Possibility to realize spin-orbit-induced correlated physics in iridium fluorides

TL;DR

This study investigates iridium fluorides' crystal and electronic structures, revealing their potential for spin-orbit-induced correlated physics, with deviations from ideal models and implications for future quantum materials.

Contribution

It provides experimental and theoretical insights into iridium fluorides' electronic states, highlighting their deviation from idealized models and potential for novel correlated phenomena.

Findings

Consistent with Mott insulating scenario

Deviation of $j_{eff}=1/2$ state from SU(2) symmetry

Negligible magnetic ordering down to 20 K

Abstract

Recent theoretical predictions of "unprecedented proximity" of the electronic ground state of iridium fluorides to the SU(2) symmetric $j_{\mathrm{eff}}=1/2$ limit, relevant for superconductivity in iridates, motivated us to investigate their crystal and electronic structure.
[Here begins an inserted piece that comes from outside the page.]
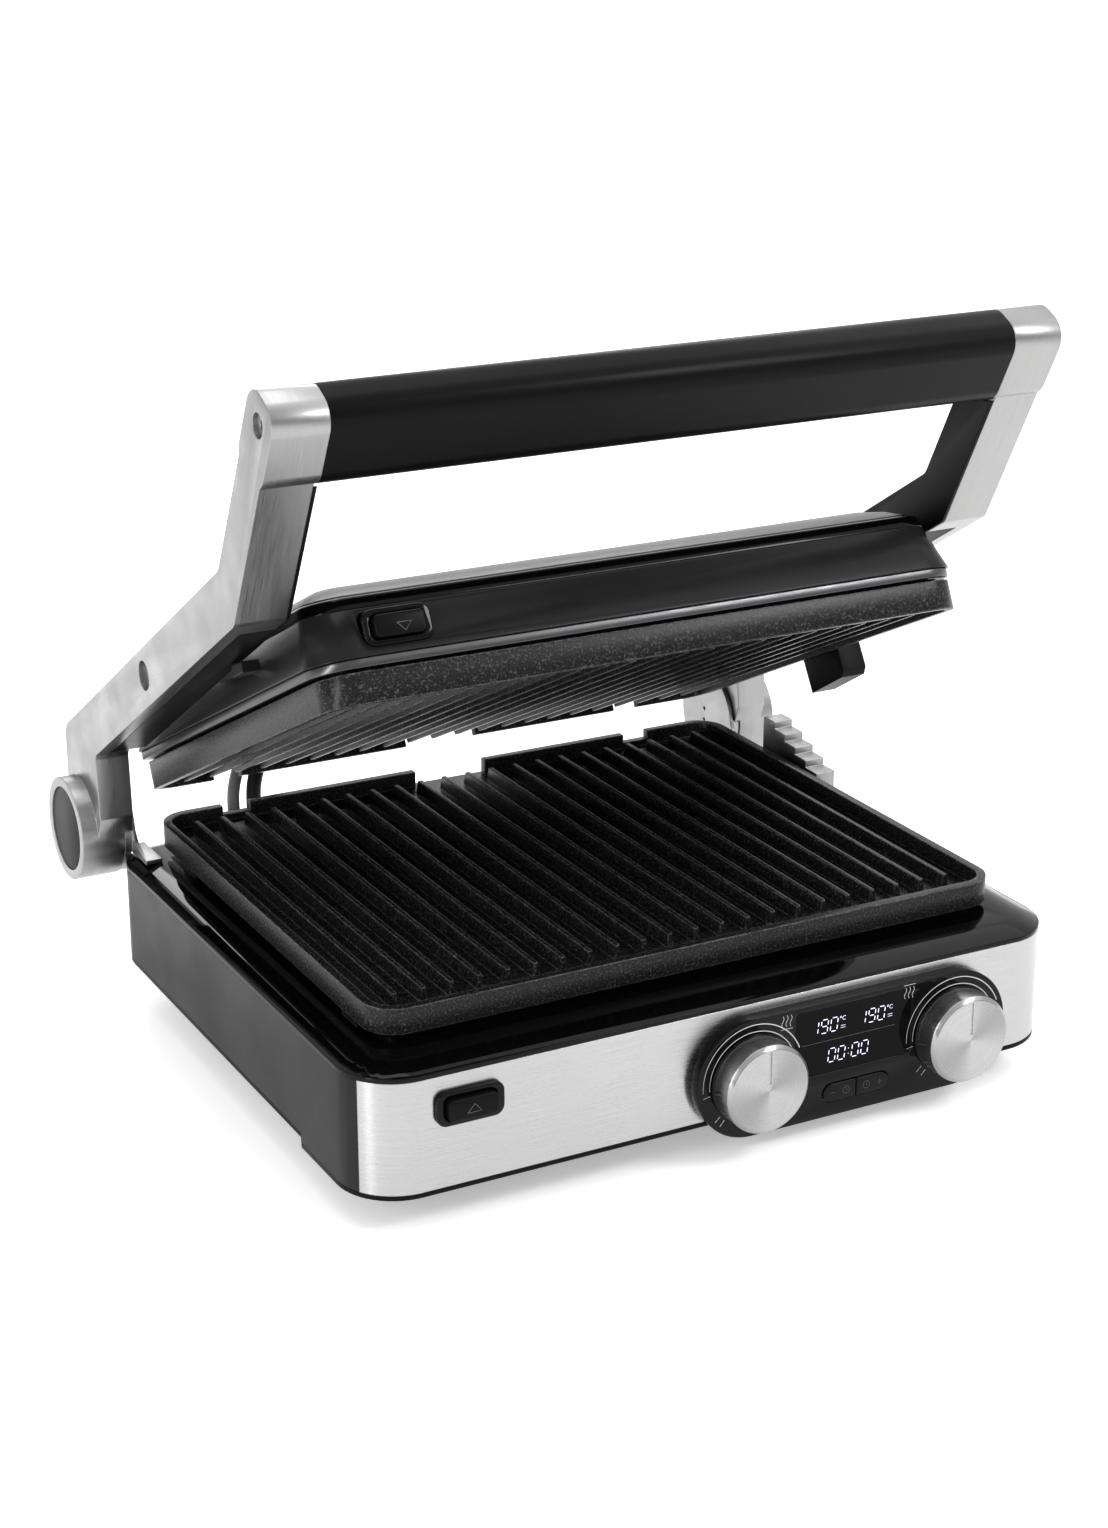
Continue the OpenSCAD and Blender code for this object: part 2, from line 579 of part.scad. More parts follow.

To this aim, we performed high-resolution x-ray powder diffraction, Ir L$_3$-edge resonant inelastic x-ray scattering, and quantum chemical calculations on Rb$_2$[IrF$_6$] and other iridium fluorides. Our results are consistent with the Mott insulating scenario predicted by Birol and Haule [Phys. Rev. Lett. 114, 096403 (2015)], but we observe a sizable deviation of the $j_{\mathrm{eff}}=1/2$ state from the SU(2) symmetric limit. Interactions beyond the first coordination shell of iridium are negligible, hence the iridium fluorides do not show any magnetic ordering down to at least 20 K. A larger spin-orbit coupling in iridium fluorides compared to oxides is ascribed to a reduction of the degree of covalency, with consequences on the possibility to realize spin-orbit-induced strongly correlated physics in iridium fluorides.